I understand why this happens: I have a Ref<Vec<_>> returned from self.borrow() and an iterator returned by iter() holds the reference to Vec<_>, which lives only while Ref<Vec<_>> lives, which will be dropped at the exit from the function.
Generally, working with things behind RefCell can be quite inconvenient, and this is one of the ways that happens. The only way I know of doing this is to build your own iterator:
That's great. I also came up with my version of my own iterator (Yours is much more elegant and I learned something from reading your code, thank you).
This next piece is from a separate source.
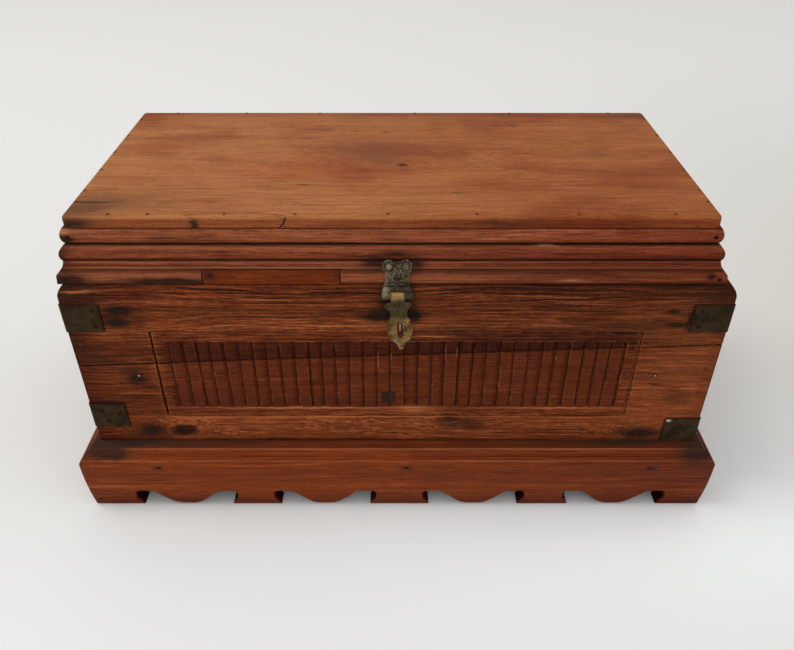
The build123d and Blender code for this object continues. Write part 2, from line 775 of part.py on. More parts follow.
def countersunk(plane, spots, head_depth):
    """Countersunk screws with their faces on the plane, driven against its normal."""
    with BuildPart() as screws:
        with BuildSketch(plane):
            with Locations(*spots):
                Circle(screw_head_radius)
        extrude(amount=-head_depth)
        with BuildSketch(plane):
            with Locations(*spots):
                Circle(screw_radius)
        extrude(amount=-screw_length)
    return screws


hinge_screw_spots = [(x + s, screw_row_y) for x, _ in seat_centres for s in hinge_screw_stations]
case_screws = countersunk(Plane.XY.offset(hinge_z - leaf_gap / 2), hinge_screw_spots, hinge_leaf)
keep(case_screws, "hinge_case_screws")
lid_face = Plane(origin=(0, 0, hinge_z + leaf_gap / 2), x_dir=(1, 0, 0), z_dir=(0, 0, -1))
lid_spots = [(x, -y) for x, y in hinge_screw_spots]
keep(countersunk(lid_face, lid_spots, hinge_leaf), "hinge_lid_screws")


# ---- nails and brackets ------------------------------------------------------------------
def nails(places, length):
    """Round nails with low domed heads; each place is a plane whose normal points out."""
    with BuildPart() as driven:
        for place in places:
            with BuildSketch(place):
                Circle(nail_radius)
            extrude(amount=-length)
            with BuildSketch(place):
                Circle(nail_head_radius)
            extrude(amount=nail_head_height, taper=nail_head_taper)
    return driven


def spot(side, along, height, out=0.0):
    """The place of a nail in a face of the chest: 'along' to the right, as one looks at it."""
    plane = side.face(out)
    return Plane(origin=plane.from_local_coords((along, height, 0)), z_dir=side.outward)


def spaced(stations, start, end):
    """Places along a run, from each one's share of the way between start and end."""
    return [start + share * (end - start) for share in stations]


top_bracket_mid = rim_z - top_bracket_drop - bracket_height / 2
low_bracket_mid = plinth_height + low_bracket_rise + bracket_height / 2
pair = ((nail_pair_in, nail_pair_half), (nail_pair_in, -nail_pair_half))
brackets = {
    "front_left_top": ("front", -1, top_bracket_mid, pair),
    "front_left_bottom": ("front", -1, low_bracket_mid, three_nails),
    "front_right_top": ("front", 1, top_bracket_mid, pair),
    "front_right_bottom": ("front", 1, low_bracket_mid - low_right_drop, skewed_nails),
    "back_left_top": ("back", 1, top_bracket_mid, pair),
    "back_left_bottom": ("back", 1, low_bracket_mid, three_nails),
    "back_right_top": ("back", -1, top_bracket_mid, pair),
    "back_right_bottom": ("back", -1, low_bracket_mid, three_nails),
}
flank_pair = ((flank_pair_in, flank_pair_half), (flank_pair_in, -flank_pair_half))
bracket_spots = []
for name, (side_name, hand, middle, pattern) in brackets.items():
    side = sides[side_name]
    corner = side.face().from_local_coords((hand * half_width, 0, 0))
    flank = sides["right" if corner.X > 0 else "left"]
    flank_hand = -hand
    places = [spot(side, hand * (half_width - x), middle + z, bracket_sheet) for x, z in pattern]
    places += [
        spot(flank, flank_hand * (half_depth - x), middle + z, bracket_sheet) for x, z in flank_pair
    ]
    bracket_spots += places
    with BuildPart() as bracket:
        with BuildSketch(Plane.XY.offset(middle - bracket_height / 2)):
            RectangleRounded(
                case_width + 2 * bracket_sheet, case_depth + 2 * bracket_sheet,
                corner_radius + bracket_sheet,
            )
            RectangleRounded(case_width, case_depth, corner_radius, mode=Mode.SUBTRACT)
            with Locations((corner.X, corner.Y)):
                Rectangle(2 * bracket_reach, 2 * bracket_side_reach, mode=Mode.INTERSECT)
        extrude(amount=bracket_height)
        if "bottom" in name:
            with BuildSketch(side.face()):
                inner = hand * (half_width - bracket_reach)
                upper = middle + bracket_height / 2
                Polygon(
                    (inner, upper), (inner + hand * bracket_clip, upper),
                    (inner, upper - bracket_clip), align=None,
                )
            extrude(amount=2 * bracket_sheet, mode=Mode.SUBTRACT)
        for place in places:
            with BuildSketch(place):
                Circle(nail_radius)
            extrude(amount=-bracket_sheet, mode=Mode.SUBTRACT)
    keep(bracket, f"bracket_{name}")
keep(nails(bracket_spots, bracket_nail_length), "bracket_nails")

corner_column = half_width - wall / 2
column = spaced(corner_stations, low_bracket_mid + bracket_height, top_bracket_mid - bracket_height)
corner_spots = [
    spot(sides[name], hand * corner_column, z)
    for name in ("front", "back") for hand in (-1, 1) for z in column
]
keep(nails(corner_spots, corner_nail_length), "case_corner_nails")

stray_z = plinth_height + stray_rise
keep(nails([spot(front, hand * stray_x, stray_z) for hand in (-1, 1)], nail_length),
     "front_board_nails")


def plinth_face(height):
    """How far out the face of the plinth stands at a height: it leans in towards the floor."""
    cheek = plinth_height - widest_drop - toe_radius
    fall = max(0.0, cheek - height) / (cheek - toe_radius)
    return plinth_out - plinth_lean * fall * fall


plinth_spots = []
for name, side in sides.items():
    run = side.length / 2 + plinth_out
    stations = plinth_row if side.length == case_width else (0.0, 1.0)
    nail_out = plinth_face(plinth_nail_z) - nail_sink
    for x in spaced(stations, plinth_row_end - run, run - plinth_row_end):
        plinth_spots.append(spot(side, x, plinth_nail_z, nail_out))
toe_x = toe_nail_in - half_width - plinth_out
plinth_spots.append(spot(front, toe_x, toe_nail_z, plinth_face(toe_nail_z) - nail_sink))
keep(nails(plinth_spots, plinth_nail_length), "plinth_nails")

bead_z = lid_z + (torus_top + rail_height) / 2
mitre_spots = []
for name in ("front", "back"):
    for hand in (-1, 1):
        for out, z in ((bead_in, bead_z), (lip_in + lip_flare / 2, lid_z + lip_height / 2)):
            nail_x = hand * (half_width - out - mitre_nail_in)
            mitre_spots.append(spot(lid_sides[name], nail_x, z, -out))
keep(nails(mitre_spots, nail_length), "rail_corner_nails")

board_half_x = board_width / 2 - lid_nail_inset
board_half_y = board_depth / 2 - lid_nail_inset
long_end = board_width / 2 - row_end
side_end = board_depth / 2 - side_row_end
lid_spots = [(x, -board_half_y) for x in spaced(front_row, -long_end, long_end)]
lid_spots += [(x, board_half_y) for x in spaced(back_row, -long_end, long_end)]
side_spots = spaced(side_row, -side_end, side_end)
lid_spots += [(hand * board_half_x, y) for hand in (-1, 1) for y in side_spots]
nail_top = top_z - nail_sink
lid_places = [Plane(origin=(x + lid_shift, y, nail_top), z_dir=(0, 0, 1)) for x, y in lid_spots]
keep(nails(lid_places, nail_length + lid_board_thickness), "lid_board_nails")
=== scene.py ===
# %% [markdown]
# # A small damchiya chest, dressed for looking at
#
# The chest is already built as separate boards, mouldings and brass fittings. This lesson gives
# each piece the surface of an old, much handled chest: oiled hardwood, knife-cut carving, tarnished
# brass. Pieces whose shape is right keep it and get a finish. Pieces whose wear is part of their
# shape are made again as numpy surfaces that fill the same place.

# %% Load the frame
import math
from functools import reduce

import bpy
import numpy as np
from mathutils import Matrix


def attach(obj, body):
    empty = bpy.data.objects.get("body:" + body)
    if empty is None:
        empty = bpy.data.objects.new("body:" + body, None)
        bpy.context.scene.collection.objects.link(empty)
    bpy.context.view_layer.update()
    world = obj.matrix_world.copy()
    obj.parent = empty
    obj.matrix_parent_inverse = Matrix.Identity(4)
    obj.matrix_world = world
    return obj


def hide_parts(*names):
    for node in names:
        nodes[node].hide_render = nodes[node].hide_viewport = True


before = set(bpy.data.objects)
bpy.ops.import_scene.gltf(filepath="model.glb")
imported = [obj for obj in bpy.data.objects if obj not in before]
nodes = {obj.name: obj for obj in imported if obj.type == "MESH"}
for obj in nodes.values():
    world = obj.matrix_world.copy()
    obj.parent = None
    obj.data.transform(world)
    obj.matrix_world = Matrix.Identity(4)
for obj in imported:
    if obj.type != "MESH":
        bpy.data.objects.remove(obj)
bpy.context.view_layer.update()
MM = 0.001

# %% [markdown]
# ## Camera, light and floor
#
# The chest is looked at from half a metre in front of it and half a metre up, so its sides run
# together towards the floor. A camera is a place, a tilt and a lens. The sensor is 36 mm wide, and
# the lens is as long as 750 of the picture's 794 columns are wide on it. The floor is one pale
# sheet that curves up far behind the chest, so that no horizon shows. The Standard view shows each
# colour as it was mixed, where the filmic view would wash out the reds.

# %% Camera
PICTURE_WIDTH = 794
FOCAL_PIXELS = 750
CAMERA_PLACE = (0.0, -0.5271, 0.4558)
CAMERA_TILT = 34.99             # degrees below the level
SENSOR = 36.0

camera_data = bpy.data.cameras.new("camera")
camera_data.sensor_width = SENSOR
camera_data.lens = SENSOR * FOCAL_PIXELS / PICTURE_WIDTH
camera_data.clip_start = 0.01
camera = bpy.data.objects.new("camera", camera_data)
camera.location = CAMERA_PLACE
camera.rotation_euler = (math.radians(90 - CAMERA_TILT), 0, 0)
bpy.context.collection.objects.link(camera)
bpy.context.scene.camera = camera
bpy.context.scene.view_settings.view_transform = "Standard"
print("lens", round(camera_data.lens, 2))


# %% [markdown]
# ## One way to make every mesh
#
# Each new piece is worked out as an array of points and an array of faces. A skin over
# cross-sections is the most useful one: rings of points stand one behind the other, neighbours are
# joined by four-sided faces, and the two end rings are closed. The sum of the signed volumes under
# the faces tells which way they point, and a negative sum turns them round.

# %% Meshes from arrays
def signed_volume(points, quads):
    """Six times the volume, summed as a triple product over the two triangles of each face."""
    corners = [points[quads[:, k]] for k in range(4)]
    first = np.einsum("ij,ij->i", corners[0], np.cross(corners[1], corners[2]))
    second = np.einsum("ij,ij->i", corners[0], np.cross(corners[2], corners[3]))
    return float((first + second).sum())


def mesh_object(name, points, faces, smooth_below=40.0):
    """A mesh object at the origin from points in millimetres, smooth where it bends gently."""
    mesh = bpy.data.meshes.new(name)
    mesh.from_pydata((points * MM).tolist(), [], faces)
    mesh.validate()
    mesh.shade_smooth()
    mesh.set_sharp_from_angle(angle=math.radians(smooth_below))
    piece = bpy.data.objects.new(name, mesh)
    bpy.context.collection.objects.link(piece)
    return piece


def loft(name, rings, smooth_below):
    """A closed skin over rings[section, point, xyz], with a flat face on each end ring."""
    sections, count, _ = rings.shape
    index = np.arange(sections * count).reshape(sections, count)
    here, there = index[:-1], index[1:]
    quads = np.stack([here, there, np.roll(there, -1, 1), np.roll(here, -1, 1)], axis=-1)
    quads = quads.reshape(-1, 4)
    points = rings.reshape(-1, 3)
    ends = [index[0].tolist(), index[-1][::-1].tolist()]
    middle = points - points.mean(axis=0)
    if signed_volume(middle, quads) < 0:
        quads = quads[:, ::-1]
        ends = [end[::-1] for end in ends]
    return mesh_object(name, points, quads.tolist() + ends, smooth_below)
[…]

But I can easily imagine having other data structure that is not that easy to create an iterator for. Or even impossible due to visibility rules. I've tried to make some wrapper iterator, that will hold both an iterator and Ref<Container> so that Ref does not go out of scope and they share one lifetime. But looks like this is impossible.
This does not compile, because of borrowing wrap.c when calling wrap.c.iter()
Your IteratorWrap type is a self-referential type, and those cannot be written in safe Rust. (Self-referential means that it holds a reference that points into another field of itself.)
If you wanted to make the iterator outlast the borrow, you'd have to collect its results into a Vec or another structure. But there's a way to do it with Ref::map() if you're fine with keeping the borrow around until the iterator is dropped:
fn borrowed_iter(&self) -> impl Iterator<Item = Rc<Foo>> + '_ {
let mut items = Some(Ref::map(self.0.borrow(), |vec| &vec[..]));
Box::new(std::iter::from_fn(move || {
let mut item = None;
let rest = Ref::map(items.take()?, |items| {
let mut iter = items.iter();
item = iter.find_map(Weak::upgrade);
iter.as_slice()
});
if item.is_some() {
items = Some(rest);
}
item
}))
}
This has the advantage that the items can't change out from under you while you're in the middle of iterating through them.
Alternatively, @alice's iterator can be written as a map_while over the indices:
Except using crates such as ouroboros to help out. (Though in this example – on stable Rust – this still involves a bit of an effort to cope with the unnamable mapped closure type.)
/*
[dependencies]
ouroboros = "0.15.5"
*/
use ouroboros::self_referencing;
use std::{
cell::{Ref, RefCell},
rc::{Rc, Weak},
};
#[derive(Debug)]
struct Foo(RefCell<FooInner>);
#[derive(Debug)]
struct FooInner(i32);
struct Container(RefCell<ContainerInner>);
type ContainerInner = Vec<Weak<Foo>>;
impl Container {
fn new() -> Rc<Container> {
Rc::new(Container(RefCell::new(Vec::new())))
}
fn push(self: &Self, foo: &Rc<Foo>) {
self.0.borrow_mut().push(Rc::downgrade(foo));
}
fn iter(self: &Self) -> impl Iterator<Item = Rc<Foo>> + '_ {
// used below, helps type inference keep the self-referential lifetime
// out of the unnamable closure type by prescribing a more generic signature
fn generic_closure<F: FnMut(&Weak<Foo>) -> Option<Rc<Foo>>>(f: F) -> F {
f
}
IteratorWrapBuilder {
c: self.0.borrow(),
i_builder: |c| c.iter().filter_map(generic_closure(|it| it.upgrade())),
}
.build()
}
}
fn main() {
let cont = Container::new();
let foo = Rc::new(Foo(RefCell::new(FooInner(100))));
cont.push(&foo);
for c in cont.iter() {
dbg!(c);
}
}
#[self_referencing]
struct IteratorWrap<'a, F> {
c: Ref<'a, ContainerInner>,
#[borrows(c)]
#[covariant]
i: std::iter::FilterMap<std::slice::Iter<'this, Weak<Foo>>, F>,
}
impl<'a, F> Iterator for IteratorWrap<'a, F>
where
F: FnMut(&Weak<Foo>) -> Option<Rc<Foo>>,
{
type Item = Rc<Foo>;
fn next(&mut self) -> Option<Self::Item> {
self.with_i_mut(|i| i.next())
}
}
That's ugly because of this extra structure, which is not actually needed, and because of iter().iter() instead of just iter().
The best solution I see now is to expose the inner type in the public interface and to allow borrowing it from RefCell, this will solve all the problems. But that complicates the external interface.
For now, it feels like I have to avoid RefCells as much as possible, and what I'm trying to do is just not a rust way.
You could consider – given that the iter method, too, will expose some kind of “locking” behavior anyways where while the iterator is alive, mutating access to the container will result in panicking from the RefCell – just expose an explicit “locking” method, similar to RefCell’s .borrow() method, on your Container struct. This method – let’s call it fn read_lock(&'a self) for now – will return some kind of ContainerReadLock<'a> struct which just wraps the Ref<…> value. That struct could then re-expose the immutable API from Container, but saving the (small) overhead of doing a new RefCell::borrow call for each call, and more notably only that type would then have a .iter() method (and a corresponding IntoIterator for &ContainerReadLock<'_> impl).